Starting from the line that contains "# Sanding the", copy every line exactly until the line that contains "cad_box = object_bounds()", which is also included.

───── Information supplied ─────

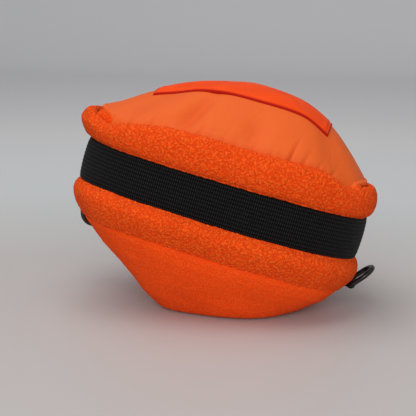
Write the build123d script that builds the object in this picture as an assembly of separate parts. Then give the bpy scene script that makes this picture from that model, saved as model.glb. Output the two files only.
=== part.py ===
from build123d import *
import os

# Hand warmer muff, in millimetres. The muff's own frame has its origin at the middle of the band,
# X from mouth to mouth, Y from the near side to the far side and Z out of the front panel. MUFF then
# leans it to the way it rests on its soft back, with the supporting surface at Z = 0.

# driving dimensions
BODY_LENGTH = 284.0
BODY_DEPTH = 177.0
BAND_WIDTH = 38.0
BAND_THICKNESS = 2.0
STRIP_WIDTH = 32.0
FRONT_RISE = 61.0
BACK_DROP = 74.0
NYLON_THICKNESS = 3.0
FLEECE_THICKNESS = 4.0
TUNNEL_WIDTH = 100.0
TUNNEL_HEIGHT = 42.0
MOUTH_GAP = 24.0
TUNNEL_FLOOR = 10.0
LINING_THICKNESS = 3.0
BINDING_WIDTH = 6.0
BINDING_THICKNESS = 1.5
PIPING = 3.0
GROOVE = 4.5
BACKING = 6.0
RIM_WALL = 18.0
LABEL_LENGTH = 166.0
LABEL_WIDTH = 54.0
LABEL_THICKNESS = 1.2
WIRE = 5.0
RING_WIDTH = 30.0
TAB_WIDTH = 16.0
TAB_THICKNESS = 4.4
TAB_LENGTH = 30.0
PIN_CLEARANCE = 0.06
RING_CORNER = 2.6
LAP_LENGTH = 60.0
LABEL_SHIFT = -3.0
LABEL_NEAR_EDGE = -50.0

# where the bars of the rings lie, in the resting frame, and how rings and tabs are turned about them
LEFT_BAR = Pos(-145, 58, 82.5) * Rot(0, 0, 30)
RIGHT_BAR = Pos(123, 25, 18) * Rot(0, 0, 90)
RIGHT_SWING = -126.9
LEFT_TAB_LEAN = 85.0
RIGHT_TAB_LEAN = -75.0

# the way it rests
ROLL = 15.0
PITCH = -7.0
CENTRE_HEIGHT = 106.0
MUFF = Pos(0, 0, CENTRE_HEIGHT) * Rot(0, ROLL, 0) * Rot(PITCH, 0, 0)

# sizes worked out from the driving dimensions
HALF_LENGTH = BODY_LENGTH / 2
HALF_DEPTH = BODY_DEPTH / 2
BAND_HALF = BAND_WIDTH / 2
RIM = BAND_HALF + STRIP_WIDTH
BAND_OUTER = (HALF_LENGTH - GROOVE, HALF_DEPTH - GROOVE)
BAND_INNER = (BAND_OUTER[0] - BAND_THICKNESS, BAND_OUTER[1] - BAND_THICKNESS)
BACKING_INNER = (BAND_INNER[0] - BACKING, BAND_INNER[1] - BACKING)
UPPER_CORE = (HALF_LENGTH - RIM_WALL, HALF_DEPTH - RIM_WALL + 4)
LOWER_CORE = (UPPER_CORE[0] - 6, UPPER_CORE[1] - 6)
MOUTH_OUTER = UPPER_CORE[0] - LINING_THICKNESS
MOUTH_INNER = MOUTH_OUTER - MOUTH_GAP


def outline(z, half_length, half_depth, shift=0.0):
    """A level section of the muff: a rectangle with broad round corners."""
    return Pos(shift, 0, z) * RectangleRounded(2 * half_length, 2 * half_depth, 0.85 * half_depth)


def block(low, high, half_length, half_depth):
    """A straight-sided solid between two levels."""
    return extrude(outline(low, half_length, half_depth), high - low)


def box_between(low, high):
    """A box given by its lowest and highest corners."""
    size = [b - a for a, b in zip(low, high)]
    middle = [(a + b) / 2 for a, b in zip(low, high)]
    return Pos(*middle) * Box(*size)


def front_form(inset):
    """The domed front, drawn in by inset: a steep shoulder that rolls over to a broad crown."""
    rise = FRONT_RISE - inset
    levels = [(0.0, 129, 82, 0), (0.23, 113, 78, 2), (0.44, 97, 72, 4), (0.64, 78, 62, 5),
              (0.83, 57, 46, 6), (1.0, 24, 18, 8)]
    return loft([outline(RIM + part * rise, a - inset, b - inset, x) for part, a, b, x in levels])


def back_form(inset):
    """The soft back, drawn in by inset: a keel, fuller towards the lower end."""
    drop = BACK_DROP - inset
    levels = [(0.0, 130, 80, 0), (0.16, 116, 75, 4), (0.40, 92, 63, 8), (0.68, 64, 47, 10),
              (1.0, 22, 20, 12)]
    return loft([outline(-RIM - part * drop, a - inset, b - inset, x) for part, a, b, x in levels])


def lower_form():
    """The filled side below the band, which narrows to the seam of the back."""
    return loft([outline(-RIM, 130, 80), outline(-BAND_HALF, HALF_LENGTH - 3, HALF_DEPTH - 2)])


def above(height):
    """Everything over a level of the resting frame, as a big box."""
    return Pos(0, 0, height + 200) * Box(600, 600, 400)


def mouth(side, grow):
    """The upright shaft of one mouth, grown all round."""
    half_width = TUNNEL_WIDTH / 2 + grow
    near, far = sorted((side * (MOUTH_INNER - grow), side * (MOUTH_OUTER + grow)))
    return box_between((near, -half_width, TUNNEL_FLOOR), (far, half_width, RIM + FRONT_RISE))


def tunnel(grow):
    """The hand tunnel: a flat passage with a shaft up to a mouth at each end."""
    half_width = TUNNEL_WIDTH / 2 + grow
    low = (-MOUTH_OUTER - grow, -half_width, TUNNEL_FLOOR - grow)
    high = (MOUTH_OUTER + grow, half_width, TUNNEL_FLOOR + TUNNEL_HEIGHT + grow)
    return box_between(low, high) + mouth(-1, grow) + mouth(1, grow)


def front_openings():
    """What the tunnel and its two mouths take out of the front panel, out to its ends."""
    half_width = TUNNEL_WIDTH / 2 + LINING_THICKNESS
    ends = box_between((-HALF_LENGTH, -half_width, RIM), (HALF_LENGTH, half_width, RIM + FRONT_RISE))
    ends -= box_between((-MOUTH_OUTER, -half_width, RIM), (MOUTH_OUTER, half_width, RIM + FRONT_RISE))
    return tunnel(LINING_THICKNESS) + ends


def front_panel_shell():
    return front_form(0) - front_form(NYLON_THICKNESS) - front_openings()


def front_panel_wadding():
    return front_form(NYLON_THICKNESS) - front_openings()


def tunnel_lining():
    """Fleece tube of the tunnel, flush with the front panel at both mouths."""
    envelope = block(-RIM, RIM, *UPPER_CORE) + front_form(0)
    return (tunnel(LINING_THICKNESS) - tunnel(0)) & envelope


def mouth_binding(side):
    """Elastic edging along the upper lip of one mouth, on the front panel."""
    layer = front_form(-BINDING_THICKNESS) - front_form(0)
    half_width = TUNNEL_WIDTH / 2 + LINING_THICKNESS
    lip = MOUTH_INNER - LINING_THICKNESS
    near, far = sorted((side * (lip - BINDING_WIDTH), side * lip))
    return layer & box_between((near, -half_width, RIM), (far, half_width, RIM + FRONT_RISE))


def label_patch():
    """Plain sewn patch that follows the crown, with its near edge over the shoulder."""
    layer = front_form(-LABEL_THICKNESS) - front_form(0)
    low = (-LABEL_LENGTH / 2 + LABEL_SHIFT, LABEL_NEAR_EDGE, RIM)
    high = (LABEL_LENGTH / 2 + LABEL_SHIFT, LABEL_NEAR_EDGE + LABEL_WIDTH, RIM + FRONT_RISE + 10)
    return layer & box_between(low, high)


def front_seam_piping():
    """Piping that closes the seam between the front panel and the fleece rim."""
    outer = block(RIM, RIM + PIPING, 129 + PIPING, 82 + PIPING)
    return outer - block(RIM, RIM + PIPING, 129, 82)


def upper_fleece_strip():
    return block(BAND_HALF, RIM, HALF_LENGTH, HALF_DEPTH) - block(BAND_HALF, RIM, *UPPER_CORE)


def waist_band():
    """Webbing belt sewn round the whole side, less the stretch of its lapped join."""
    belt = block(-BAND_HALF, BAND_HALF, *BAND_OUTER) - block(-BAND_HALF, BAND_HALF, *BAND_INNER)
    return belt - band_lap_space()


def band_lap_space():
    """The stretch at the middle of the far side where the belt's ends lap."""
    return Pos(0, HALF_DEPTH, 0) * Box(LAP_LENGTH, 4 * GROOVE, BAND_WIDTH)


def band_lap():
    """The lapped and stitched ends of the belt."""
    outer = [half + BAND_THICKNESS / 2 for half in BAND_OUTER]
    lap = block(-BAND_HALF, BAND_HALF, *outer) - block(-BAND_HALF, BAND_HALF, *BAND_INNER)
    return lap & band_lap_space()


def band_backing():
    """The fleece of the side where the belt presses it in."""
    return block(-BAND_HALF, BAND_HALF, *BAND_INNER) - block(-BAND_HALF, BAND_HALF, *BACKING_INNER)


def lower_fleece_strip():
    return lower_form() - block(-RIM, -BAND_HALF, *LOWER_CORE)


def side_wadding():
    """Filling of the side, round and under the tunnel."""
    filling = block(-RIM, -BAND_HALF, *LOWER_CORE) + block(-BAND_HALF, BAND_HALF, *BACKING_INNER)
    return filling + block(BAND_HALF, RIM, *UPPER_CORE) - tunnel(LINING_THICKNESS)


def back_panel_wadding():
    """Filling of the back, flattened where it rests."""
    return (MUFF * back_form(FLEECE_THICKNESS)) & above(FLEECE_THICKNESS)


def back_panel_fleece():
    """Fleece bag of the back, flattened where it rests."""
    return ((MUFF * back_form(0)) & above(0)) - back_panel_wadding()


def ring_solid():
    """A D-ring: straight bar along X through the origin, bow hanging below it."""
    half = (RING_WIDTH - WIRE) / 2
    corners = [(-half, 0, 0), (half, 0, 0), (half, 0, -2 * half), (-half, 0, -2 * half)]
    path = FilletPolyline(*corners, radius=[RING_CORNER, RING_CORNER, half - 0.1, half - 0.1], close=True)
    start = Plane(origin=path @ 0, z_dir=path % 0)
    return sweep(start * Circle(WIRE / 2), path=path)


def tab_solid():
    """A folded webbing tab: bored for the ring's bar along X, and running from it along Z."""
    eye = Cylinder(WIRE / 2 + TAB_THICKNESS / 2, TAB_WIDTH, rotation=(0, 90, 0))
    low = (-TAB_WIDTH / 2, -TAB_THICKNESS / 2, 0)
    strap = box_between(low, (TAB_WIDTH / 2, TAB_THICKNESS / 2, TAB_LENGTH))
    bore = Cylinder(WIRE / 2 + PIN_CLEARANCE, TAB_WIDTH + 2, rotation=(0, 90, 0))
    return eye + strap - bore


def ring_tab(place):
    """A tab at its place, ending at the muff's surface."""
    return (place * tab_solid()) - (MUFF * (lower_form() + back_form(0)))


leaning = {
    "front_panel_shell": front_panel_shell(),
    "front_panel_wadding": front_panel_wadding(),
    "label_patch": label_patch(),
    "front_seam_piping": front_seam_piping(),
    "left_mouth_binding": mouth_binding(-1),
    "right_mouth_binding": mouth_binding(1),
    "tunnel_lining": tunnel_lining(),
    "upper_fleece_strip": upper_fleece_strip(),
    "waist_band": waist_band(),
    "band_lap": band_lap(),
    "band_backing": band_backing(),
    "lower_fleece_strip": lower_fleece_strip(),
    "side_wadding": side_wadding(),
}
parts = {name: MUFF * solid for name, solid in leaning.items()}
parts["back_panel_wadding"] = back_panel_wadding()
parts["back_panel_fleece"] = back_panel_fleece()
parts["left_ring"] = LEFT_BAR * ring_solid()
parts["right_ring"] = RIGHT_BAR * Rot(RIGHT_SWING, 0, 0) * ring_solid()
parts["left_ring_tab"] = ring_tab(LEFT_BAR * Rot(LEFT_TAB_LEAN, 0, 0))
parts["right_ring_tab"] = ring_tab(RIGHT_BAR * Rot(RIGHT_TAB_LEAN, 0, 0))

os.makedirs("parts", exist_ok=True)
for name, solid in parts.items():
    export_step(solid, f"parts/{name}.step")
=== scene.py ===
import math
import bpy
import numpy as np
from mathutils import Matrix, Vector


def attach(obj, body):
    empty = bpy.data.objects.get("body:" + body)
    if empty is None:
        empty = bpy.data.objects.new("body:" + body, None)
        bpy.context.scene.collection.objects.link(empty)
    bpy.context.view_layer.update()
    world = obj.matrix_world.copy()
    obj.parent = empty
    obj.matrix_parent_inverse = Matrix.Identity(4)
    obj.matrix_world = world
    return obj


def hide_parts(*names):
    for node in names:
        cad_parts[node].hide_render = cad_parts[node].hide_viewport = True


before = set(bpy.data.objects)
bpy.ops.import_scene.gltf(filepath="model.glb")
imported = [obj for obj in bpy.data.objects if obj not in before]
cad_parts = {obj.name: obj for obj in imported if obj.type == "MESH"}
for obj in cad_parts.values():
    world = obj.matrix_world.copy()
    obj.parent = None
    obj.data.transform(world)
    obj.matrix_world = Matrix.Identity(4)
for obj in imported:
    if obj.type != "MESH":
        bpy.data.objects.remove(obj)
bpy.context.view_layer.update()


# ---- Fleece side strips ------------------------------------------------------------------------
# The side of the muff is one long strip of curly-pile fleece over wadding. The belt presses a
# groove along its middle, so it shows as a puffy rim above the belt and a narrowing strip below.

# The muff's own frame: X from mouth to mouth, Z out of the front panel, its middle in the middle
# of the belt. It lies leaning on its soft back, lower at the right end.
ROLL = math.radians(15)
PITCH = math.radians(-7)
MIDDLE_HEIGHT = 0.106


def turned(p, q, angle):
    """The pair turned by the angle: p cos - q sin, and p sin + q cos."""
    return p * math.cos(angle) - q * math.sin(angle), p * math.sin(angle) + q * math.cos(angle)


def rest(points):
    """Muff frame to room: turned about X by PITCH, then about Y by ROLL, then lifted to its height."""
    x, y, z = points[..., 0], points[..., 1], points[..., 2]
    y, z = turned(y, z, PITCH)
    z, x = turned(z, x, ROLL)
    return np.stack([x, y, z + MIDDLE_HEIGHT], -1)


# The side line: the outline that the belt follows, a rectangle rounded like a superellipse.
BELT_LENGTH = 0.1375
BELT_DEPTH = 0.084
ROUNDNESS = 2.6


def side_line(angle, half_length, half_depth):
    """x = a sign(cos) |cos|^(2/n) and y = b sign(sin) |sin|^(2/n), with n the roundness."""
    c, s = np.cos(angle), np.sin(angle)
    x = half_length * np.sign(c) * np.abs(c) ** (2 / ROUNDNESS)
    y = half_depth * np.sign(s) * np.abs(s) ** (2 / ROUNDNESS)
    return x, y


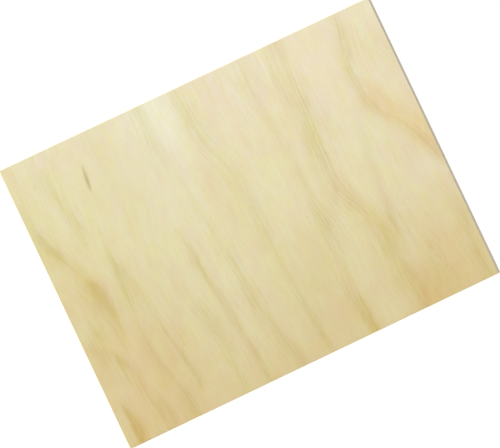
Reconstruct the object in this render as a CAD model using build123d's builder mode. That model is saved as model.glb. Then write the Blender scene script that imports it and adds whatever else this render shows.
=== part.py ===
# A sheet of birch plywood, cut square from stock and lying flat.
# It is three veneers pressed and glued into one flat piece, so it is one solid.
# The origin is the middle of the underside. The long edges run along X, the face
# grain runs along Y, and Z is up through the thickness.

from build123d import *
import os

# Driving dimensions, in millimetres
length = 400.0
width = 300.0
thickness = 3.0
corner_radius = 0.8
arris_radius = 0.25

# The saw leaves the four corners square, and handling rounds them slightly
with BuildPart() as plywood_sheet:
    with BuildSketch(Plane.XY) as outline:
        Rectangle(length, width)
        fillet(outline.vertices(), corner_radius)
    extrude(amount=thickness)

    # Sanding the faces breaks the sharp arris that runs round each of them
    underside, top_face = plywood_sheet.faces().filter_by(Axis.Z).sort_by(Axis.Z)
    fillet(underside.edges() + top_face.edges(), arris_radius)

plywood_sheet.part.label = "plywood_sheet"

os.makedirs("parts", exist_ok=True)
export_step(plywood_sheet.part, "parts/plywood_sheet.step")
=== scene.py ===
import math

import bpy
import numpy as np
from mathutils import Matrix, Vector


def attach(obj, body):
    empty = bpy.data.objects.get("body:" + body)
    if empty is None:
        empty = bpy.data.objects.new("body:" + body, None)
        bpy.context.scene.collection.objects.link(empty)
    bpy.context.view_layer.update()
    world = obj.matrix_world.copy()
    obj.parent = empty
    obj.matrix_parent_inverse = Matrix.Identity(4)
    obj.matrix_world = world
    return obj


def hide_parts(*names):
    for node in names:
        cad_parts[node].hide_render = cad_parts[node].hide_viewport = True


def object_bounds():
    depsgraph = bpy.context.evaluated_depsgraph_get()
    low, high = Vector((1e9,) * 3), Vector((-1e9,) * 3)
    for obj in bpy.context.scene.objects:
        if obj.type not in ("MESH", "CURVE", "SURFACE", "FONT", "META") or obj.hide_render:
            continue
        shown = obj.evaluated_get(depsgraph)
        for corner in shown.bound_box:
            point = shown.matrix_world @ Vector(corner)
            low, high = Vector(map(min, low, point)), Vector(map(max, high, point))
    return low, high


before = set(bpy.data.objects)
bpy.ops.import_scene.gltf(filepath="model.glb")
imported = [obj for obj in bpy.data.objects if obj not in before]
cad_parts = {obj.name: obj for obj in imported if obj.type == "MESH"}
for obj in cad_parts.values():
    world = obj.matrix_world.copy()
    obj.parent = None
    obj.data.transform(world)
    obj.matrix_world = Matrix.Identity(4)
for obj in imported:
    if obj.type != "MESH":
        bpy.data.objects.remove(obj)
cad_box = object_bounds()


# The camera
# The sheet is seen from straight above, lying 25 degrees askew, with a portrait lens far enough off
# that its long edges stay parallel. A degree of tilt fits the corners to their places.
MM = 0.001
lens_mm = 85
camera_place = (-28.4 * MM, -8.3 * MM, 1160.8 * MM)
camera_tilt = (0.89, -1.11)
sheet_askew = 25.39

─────

#### [Worked answer]
    # Sanding the faces breaks the sharp arris that runs round each of them
    underside, top_face = plywood_sheet.faces().filter_by(Axis.Z).sort_by(Axis.Z)
    fillet(underside.edges() + top_face.edges(), arris_radius)

plywood_sheet.part.label = "plywood_sheet"

os.makedirs("parts", exist_ok=True)
export_step(plywood_sheet.part, "parts/plywood_sheet.step")
=== scene.py ===
import math

import bpy
import numpy as np
from mathutils import Matrix, Vector


def attach(obj, body):
    empty = bpy.data.objects.get("body:" + body)
    if empty is None:
        empty = bpy.data.objects.new("body:" + body, None)
        bpy.context.scene.collection.objects.link(empty)
    bpy.context.view_layer.update()
    world = obj.matrix_world.copy()
    obj.parent = empty
    obj.matrix_parent_inverse = Matrix.Identity(4)
    obj.matrix_world = world
    return obj


def hide_parts(*names):
    for node in names:
        cad_parts[node].hide_render = cad_parts[node].hide_viewport = True


def object_bounds():
    depsgraph = bpy.context.evaluated_depsgraph_get()
    low, high = Vector((1e9,) * 3), Vector((-1e9,) * 3)
    for obj in bpy.context.scene.objects:
        if obj.type not in ("MESH", "CURVE", "SURFACE", "FONT", "META") or obj.hide_render:
            continue
        shown = obj.evaluated_get(depsgraph)
        for corner in shown.bound_box:
            point = shown.matrix_world @ Vector(corner)
            low, high = Vector(map(min, low, point)), Vector(map(max, high, point))
    return low, high


before = set(bpy.data.objects)
bpy.ops.import_scene.gltf(filepath="model.glb")
imported = [obj for obj in bpy.data.objects if obj not in before]
cad_parts = {obj.name: obj for obj in imported if obj.type == "MESH"}
for obj in cad_parts.values():
    world = obj.matrix_world.copy()
    obj.parent = None
    obj.data.transform(world)
    obj.matrix_world = Matrix.Identity(4)
for obj in imported:
    if obj.type != "MESH":
        bpy.data.objects.remove(obj)
cad_box = object_bounds()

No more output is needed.